Associate Professor Simone Reppermund
Dipl.-Psych., PhD
Simone is a UNSW Scientia Associate Professor within the Discipline of Psychiatry and Mental Health. Her area of research is cognitive disorders with a focus on mental health and ageing. Simone has a PhD in Psychology (Ludwig Maximilian University Munich) and worked previously in the field of depression and cognitive function at the Max Planck Institute of Psychiatry in Munich until 2008 before she moved to Australia. Her current research focuses mainly on cognitive impairment including dementia, complex everyday activities in old age and mental health in people with cognitive disorders. Through her research, Simone aims to improve health and mental health outcomes for people with cognitive and mental disorders. She uses a range of methods, including interrogation of large linked datasets, development of diagnostic tools and analysis of factors associated with depression and self-harm in late-life and cognitive decline. Simone has published over 100 peer-reviewed publications with a total of >6500 citations.
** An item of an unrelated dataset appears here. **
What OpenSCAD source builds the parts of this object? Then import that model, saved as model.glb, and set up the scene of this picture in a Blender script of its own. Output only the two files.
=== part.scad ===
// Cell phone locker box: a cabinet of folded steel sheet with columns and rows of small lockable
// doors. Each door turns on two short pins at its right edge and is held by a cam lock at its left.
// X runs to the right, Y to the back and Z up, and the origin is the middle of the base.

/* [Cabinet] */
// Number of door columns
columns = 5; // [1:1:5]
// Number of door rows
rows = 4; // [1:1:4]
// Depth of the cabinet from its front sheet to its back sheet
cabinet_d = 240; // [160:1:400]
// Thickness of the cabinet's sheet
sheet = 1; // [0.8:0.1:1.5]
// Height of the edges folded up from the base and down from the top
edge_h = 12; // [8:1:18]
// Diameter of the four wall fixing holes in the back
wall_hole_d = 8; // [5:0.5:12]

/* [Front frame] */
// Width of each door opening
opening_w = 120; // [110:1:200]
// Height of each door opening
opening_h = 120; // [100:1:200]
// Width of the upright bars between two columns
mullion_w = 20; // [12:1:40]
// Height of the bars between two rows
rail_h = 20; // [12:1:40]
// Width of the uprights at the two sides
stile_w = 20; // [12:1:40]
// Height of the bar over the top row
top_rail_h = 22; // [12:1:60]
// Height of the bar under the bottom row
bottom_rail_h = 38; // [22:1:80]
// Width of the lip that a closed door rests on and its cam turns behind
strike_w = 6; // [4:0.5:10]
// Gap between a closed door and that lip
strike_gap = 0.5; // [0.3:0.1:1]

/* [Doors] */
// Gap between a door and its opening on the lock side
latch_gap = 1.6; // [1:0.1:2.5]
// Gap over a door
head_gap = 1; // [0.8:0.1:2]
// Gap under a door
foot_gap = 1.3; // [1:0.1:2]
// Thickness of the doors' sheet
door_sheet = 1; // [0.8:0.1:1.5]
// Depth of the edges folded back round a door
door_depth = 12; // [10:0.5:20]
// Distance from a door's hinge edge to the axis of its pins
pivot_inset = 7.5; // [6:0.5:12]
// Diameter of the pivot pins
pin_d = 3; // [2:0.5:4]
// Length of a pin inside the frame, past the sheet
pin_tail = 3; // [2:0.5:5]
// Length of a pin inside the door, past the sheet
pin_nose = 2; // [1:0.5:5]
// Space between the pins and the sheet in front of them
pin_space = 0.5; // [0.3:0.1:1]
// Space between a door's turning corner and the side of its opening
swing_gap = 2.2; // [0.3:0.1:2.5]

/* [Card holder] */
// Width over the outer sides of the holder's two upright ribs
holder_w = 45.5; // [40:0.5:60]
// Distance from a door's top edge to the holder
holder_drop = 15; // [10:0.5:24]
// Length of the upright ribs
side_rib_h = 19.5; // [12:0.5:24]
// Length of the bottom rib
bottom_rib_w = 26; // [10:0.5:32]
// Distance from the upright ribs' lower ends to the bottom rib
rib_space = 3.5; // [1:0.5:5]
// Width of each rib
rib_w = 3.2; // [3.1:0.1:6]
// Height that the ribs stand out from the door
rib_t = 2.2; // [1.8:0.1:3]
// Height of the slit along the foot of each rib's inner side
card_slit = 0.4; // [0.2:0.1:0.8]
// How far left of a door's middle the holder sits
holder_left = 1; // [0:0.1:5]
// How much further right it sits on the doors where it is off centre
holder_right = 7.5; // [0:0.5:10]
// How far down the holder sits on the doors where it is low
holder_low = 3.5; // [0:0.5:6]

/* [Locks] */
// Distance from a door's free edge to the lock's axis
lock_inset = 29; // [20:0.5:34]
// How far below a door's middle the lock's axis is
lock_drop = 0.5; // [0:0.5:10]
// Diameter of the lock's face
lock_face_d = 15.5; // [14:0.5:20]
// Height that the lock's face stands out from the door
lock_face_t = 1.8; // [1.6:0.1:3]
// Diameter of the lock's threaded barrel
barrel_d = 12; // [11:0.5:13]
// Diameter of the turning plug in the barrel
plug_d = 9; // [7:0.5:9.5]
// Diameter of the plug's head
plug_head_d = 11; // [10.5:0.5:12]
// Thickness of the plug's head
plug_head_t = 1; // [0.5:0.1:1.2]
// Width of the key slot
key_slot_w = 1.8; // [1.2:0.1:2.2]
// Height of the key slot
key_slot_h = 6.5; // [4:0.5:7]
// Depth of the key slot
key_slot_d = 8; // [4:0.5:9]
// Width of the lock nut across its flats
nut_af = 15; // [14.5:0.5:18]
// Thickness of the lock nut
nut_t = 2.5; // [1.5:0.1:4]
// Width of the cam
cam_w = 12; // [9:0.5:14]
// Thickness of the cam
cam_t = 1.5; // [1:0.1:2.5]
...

Simone is also a Postgraduate Research Coordinator for the Discipline of Psychiatry and Mental Health, and member of the Faculty of Medicine and Health Higher Degree Committee.
- Publications
- Media
- Grants
- Awards
- Research Activities
- Engagement
- Teaching and Supervision
Current research projects include:
- A Dementia Australia funded project on self-harm in people with dementia. Dementia and deliberate self-harm represent substantial public health burdens in the older population. However, the health outcomes, referral pathways and predictors of death are not well understood. This project uses linked population data to characterise the health profiles, health service use and predictors of death including from suicide in individuals with dementia who self-harmed to unveil pathways into suicide and to inform targeted treatments and intervention strategies to improve health care. An advocate advisory group will be involved in all steps of the project to inform data analysis, interpretation of findings and development of targeted resources.
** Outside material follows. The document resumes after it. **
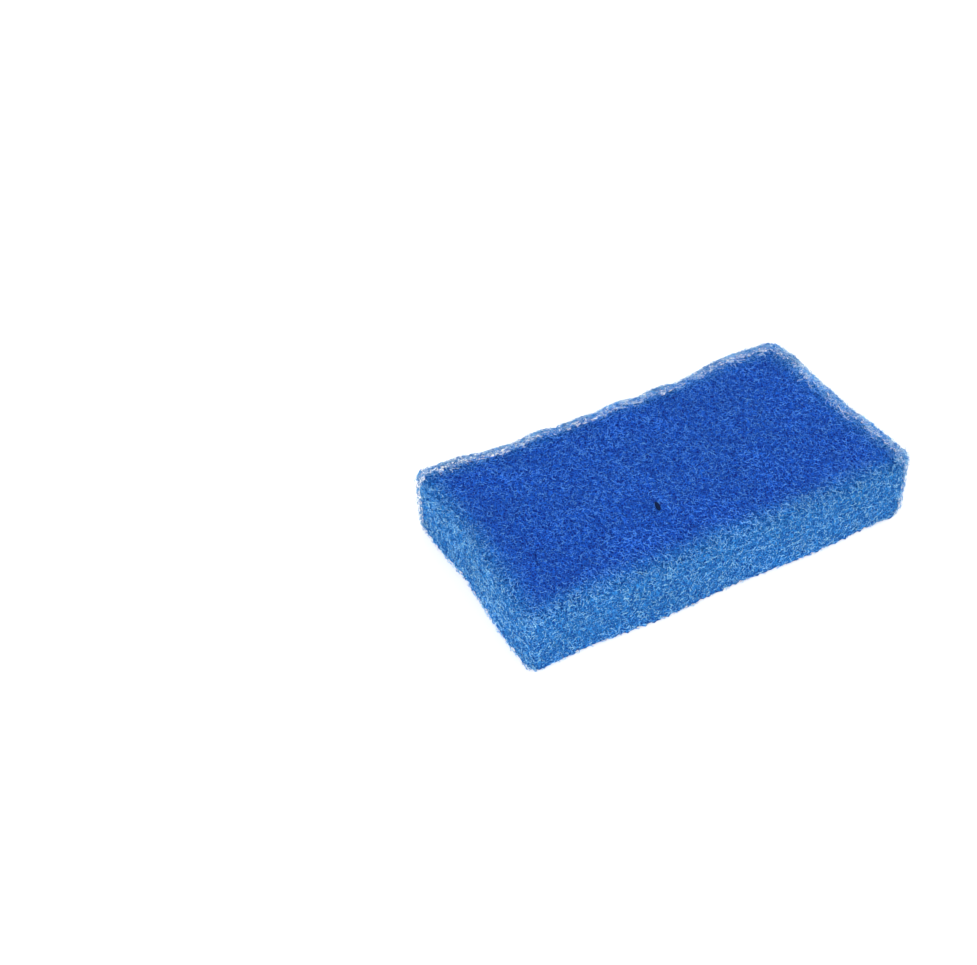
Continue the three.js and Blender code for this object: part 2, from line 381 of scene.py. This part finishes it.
@dataclass(frozen=True)
class PackedWeb:
    """The deeper web, where fibres lie behind fibres in their own shade.

    It is the same dyed nylon. Its strands are the borders of small cells, bent by a wider noise, and
    stand out a little from the gaps between them, whose dark colour is painted shade. On the cut sides
    both are paler, as painted light.
    """

    name: str = "nylon_web_packed"
    # The dark gaps are painted shade between the strands; the lit-side colours are painted light.
    painted_gap_shade: str = "042a88"
    fibre_colour: str = "2072ee"
    painted_gap_shade_lit_side: str = "0c4ca0"
    fibre_lit_side: str = "389cf0"
    cell_mm: float = 0.9
    strand_share: float = 0.22
    relief_mm: float = 0.5
    relief_strength: float = 0.8
    bend_pitch_mm: float = 2.0
    bend_reach_mm: float = 1.5
    roughness: float = 0.75
    gloss: float = 0.2

    def make(self) -> bpy.types.Material:
        """Makes the material.

        Returns:
            The finished material.
        """
        material, tree = empty_material(self.name)
        place = add_node(tree, "ShaderNodeTexCoord").outputs["Object"]
        # The share of painted light on the cut sides and near the top's edges.
        cut = add_node(tree, "ShaderNodeAttribute", attribute_name=SIDE_LIGHT).outputs["Fac"]
        bend = noise_node(tree, place, self.bend_pitch_mm, detail=1.0)
        bent = add_node(tree, "ShaderNodeVectorMath", {"Scale": self.bend_reach_mm * MM},
                        {0: bend.outputs["Color"]}, operation="SCALE")
        curled = add_node(tree, "ShaderNodeVectorMath", links={0: place, 1: bent.outputs["Vector"]},
                          operation="ADD")
        strands = add_node(tree, "ShaderNodeTexVoronoi", {"Scale": 1 / (self.cell_mm * MM)},
                           {"Vector": curled.outputs["Vector"]}, feature="DISTANCE_TO_EDGE")
        ridge = add_node(tree, "ShaderNodeMapRange",
                         {"From Max": self.strand_share, "To Min": 1.0, "To Max": 0.0},
                         {"Value": strands.outputs["Distance"]})
        # Strands over painted gap shade, on the top and, paler with painted light, on the cut sides.
        face = add_node(tree, "ShaderNodeMix", {6: linear(self.painted_gap_shade), 7: linear(self.fibre_colour)},
                        {0: ridge.outputs["Result"]}, data_type="RGBA")
        side = add_node(tree, "ShaderNodeMix", {6: linear(self.painted_gap_shade_lit_side), 7: linear(self.fibre_lit_side)},
                        {0: ridge.outputs["Result"]}, data_type="RGBA")
        colour = add_node(tree, "ShaderNodeMix", links={0: cut, 6: face.outputs[2], 7: side.outputs[2]},
                          data_type="RGBA")
        bump = add_node(tree, "ShaderNodeBump",
                        {"Distance": self.relief_mm * MM, "Strength": self.relief_strength},
                        {"Height": ridge.outputs["Result"]})
        shader = add_node(tree, "ShaderNodeBsdfPrincipled",
                          {"Roughness": self.roughness, "Specular IOR Level": self.gloss},
                          {"Base Color": colour.outputs[2], "Normal": bump.outputs["Normal"]})
        add_node(tree, "ShaderNodeOutputMaterial", links={"Surface": shader.outputs["BSDF"]})
        return material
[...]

- The development of a performance-based tool to measure complex activities of daily living. Maintaining intact functional ability is an indicator of successful ageing. Instrumental activities of daily living (IADL) are complex everyday functional skills necessary for independent living, like managing medications, shopping, or handling finances. The distinction between dementia and mild cognitive impairment relies upon the evaluation of independence in IADL. Given the increasing ageing population, it is essential to have time- and resource-efficient tools to assess IADL in clinical practice and in research studies. Self- and informant reports are prone to bias and clinician-based performance tests are limited by long administration times, restricted access, or inadequate validation. We have recently developed and validated a performance-based measure of IADL, the Sydney Test of Activities of Daily Living in Memory Disorders (STAM) and are now in the process of extending the validation to international samples.
- An NHMRC funded project to examine the determinants of health, use of health resources and costs, and the development of specific strategies to allow disability and health services to meet the health needs of people with intellectual disability (ID). The health of people with ID is one of the poorest of any group in Australia, yet they experience poor access to responsive health services and premature death. Our project develops the first comprehensive profile of health, health service and medicines use and costs for people with ID, and will examine the impact of the National Disability Insurance Scheme (NDIS) on these metrics. This is a population-based matched cohort study using data linkage of large administrative datasets. We will identify all people with ID in NSW and a matched random sample of NSW residents without ID and examine health resource use and costs over a 20-year period.